Mr. Lawsky, a Pittsburgh native, is a marathon runner and fan of composers Gustav Mahler and Richard Wagner. His sixth-floor office includes a Pittsburgh Steelers "terrible towel" and a framed photograph with Gov. Cuomo on Wall Street. He said he doesn't mind being seen as tough "if it keeps the people we regulate on their toes."

The financial industry has a huge impact on New York's struggling job market and economy. As a result, Mr. Lawsky's top priority is to "do what it takes to get the (financial) industry thriving again," he says.

In an email, Gov. Cuomo, a Democrat who took office in January, wrote: "Ben is smart and effective, and he brings a balanced and fair approach to the job. He knows we need to keep New York a center of finance but at the same time aggressively protect consumers."

Preet Bharara, the U.S. Attorney for the Southern District of New York, says working with Mr. Lawsky as a federal prosecutor showed that he is "not timid." At the same time, Mr. Lawsky is "not a bomb-throwing guy," adds Mr. Bharara, who is still friends with Mr. Lawsky.

After Tropical Storm Irene hit New York in late August, Mr. Lawsky traveled the state to help residents file insurance claims. After a crowd in the New York City borough of Staten Island shouted that one insurer had warned it would take 10 days for appraisers to arrive, Mr. Lawsky called executives at the company. The appraisers drove up within two hours.

Although Mr. Lawsky said he is solely focused on his new job, political experts, friends and former colleagues believe Mr. Lawsky is poised for a dramatic political climb.

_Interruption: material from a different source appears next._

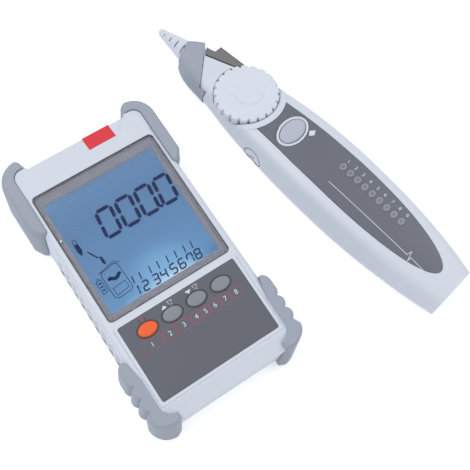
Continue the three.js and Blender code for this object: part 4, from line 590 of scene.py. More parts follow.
shade = ramp.outputs["Color"]
for code, strength, oval_mask in (
    ("#7db0d8", 0.8, blot((2, -10), (27, 22), 0.1)),
    ("#c2def2", 0.95, blot((4, -15), (24, 9))),
    ("#8fb9d6", 0.6, blot((-20, -15), (7, 6))),
    ("#3f7099", 0.75, blot((32, -15), (12, 12))),
    ("#6f9fc4", 0.4, blot((-33, 52), (14, 7))),
):
    shade = tinted(shade, code, oval_mask, strength)
for axis, start, stop in (("X", 30.6, 32.4), ("X", -31, -32.6), ("Y", 50.6, 52.6), ("Y", -12.4, -14)):
    shade = tinted(shade, "#7d8390", faded(axes.outputs[axis], start, stop))
tree.links.new(shade, surface.inputs["Emission Color"])
fit(panel, lcd, "tester", "display", "lcd_panel")


def stroke(start, end, width, pointed=0.0):
    """A bar from start to end: six points, the two at each end drawn back by pointed times half
    the width, so that nought gives square ends."""
    start, end = np.array(start, float), np.array(end, float)
    along = (end - start) / np.linalg.norm(end - start)
    side = np.array([-along[1], along[0]]) * width / 2
    tip = along * width / 2 * pointed
    return np.array([start, start + tip - side, end - tip - side, end, end - tip + side, start + tip + side])


def path(points, width, closed=False):
    """A drawn line as one bar for each stretch, each run on by half the width."""
    points = np.array(points, float)
    ends = np.roll(points, -1, 0) if closed else points[1:]
    starts = points if closed else points[:-1]
    reach = (ends - starts) / np.linalg.norm(ends - starts, axis=1, keepdims=True) * width / 2
    return [stroke(a, b, width) for a, b in zip(starts - reach, ends + reach)]


def figure(digit, x, y, width, height, weight, slant, apart=0.15):
    """A seven-bar figure whose foot's left end is at (x, y). Its bars are pointed, a little apart,
    and lean to the right by slant times the height."""
    corners = {"A": (0, 1), "B": (1, 1), "C": (0, 0.5), "D": (1, 0.5), "E": (0, 0), "F": (1, 0)}
    bars = {"a": "AB", "b": "BD", "c": "DF", "d": "EF", "e": "CE", "f": "AC", "g": "CD"}
    shown = {
        "0": "abcdef", "1": "bc", "2": "abged", "3": "abgcd", "4": "fgbc",
        "5": "afgcd", "6": "afgedc", "7": "abcf", "8": "abcdefg",
    }
    made = []
    for bar in shown[digit]:
        ends = np.array([corners[name] for name in bars[bar]]) * [width, height]
        gap = (ends[1] - ends[0]) / np.linalg.norm(ends[1] - ends[0]) * weight * apart
        shape = stroke(ends[0] + gap, ends[1] - gap, weight, pointed=1)
        made.append(shape + np.column_stack([shape[:, 1] * slant, np.zeros(6)]) + [x, y])
    return made


def printed(name, shapes, height, place=tester_place):
    """Flat outlines laid as thin faces at a height, which is one number or works it out from the
    points. All of them make one piece, and face upwards."""
    points = np.concatenate([np.asarray(shape, float) for shape in shapes])
    points = at_height(points, height(points) if callable(height) else height)
    edges = np.cumsum([0] + [len(shape) for shape in shapes])
    mesh = bpy.data.meshes.new(name)
    mesh.from_pydata(place(points).tolist(), [], [list(range(a, b)) for a, b in zip(edges[:-1], edges[1:])])

    def turn_up(shell):
        bmesh.ops.reverse_faces(shell, faces=[face for face in shell.faces if face.normal.z < 0])

    return placed(name, reworked(mesh, turn_up))


def from_lens(points):
    """Places measured from the middle of the display window's top edge to tester places."""
    return np.asarray(points, float) + [0.3, 57.5 + 0.5]


segments = []
for x in (-13.1, -1.8, 9.5, 20.7):
    segments += figure("0", x, -36.7, 8.2, 14.7, 1.95, slant=0.1)
segments.append(oval(19.1, -36.2, 0.95, 0.95, 16))
for digit, x in zip("12345678", (-17.4, -11.8, -5.8, -1.2, 4.4, 9.4, 14.4, 19.0)):
    segments += figure(digit, x, -69.8, 3.0, 4.9, 0.8, slant=0.14, apart=0)
for x in (-14.2, -10.1, -4.3, 0.4, 5.9, 10.8, 16.0, 20.4):
    segments.append(stroke((x, -63.6), (x + 0.6, -59.6), 0.62))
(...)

Already, Mr. Lawsky stands in for Gov. Cuomo at some events. On Sept. 8, Mr. Lawsky gave an emotional speech at Stony Brook University to commemorate the tenth anniversary of the Sept. 11 terrorist attacks on the World Trade Center. "Planes no longer scare me, but they inspire me," said Mr. Lawsky, who watched the second plane hit from his apartment-building rooftop in Manhattan. "They remind me I am trying to seek justice for people."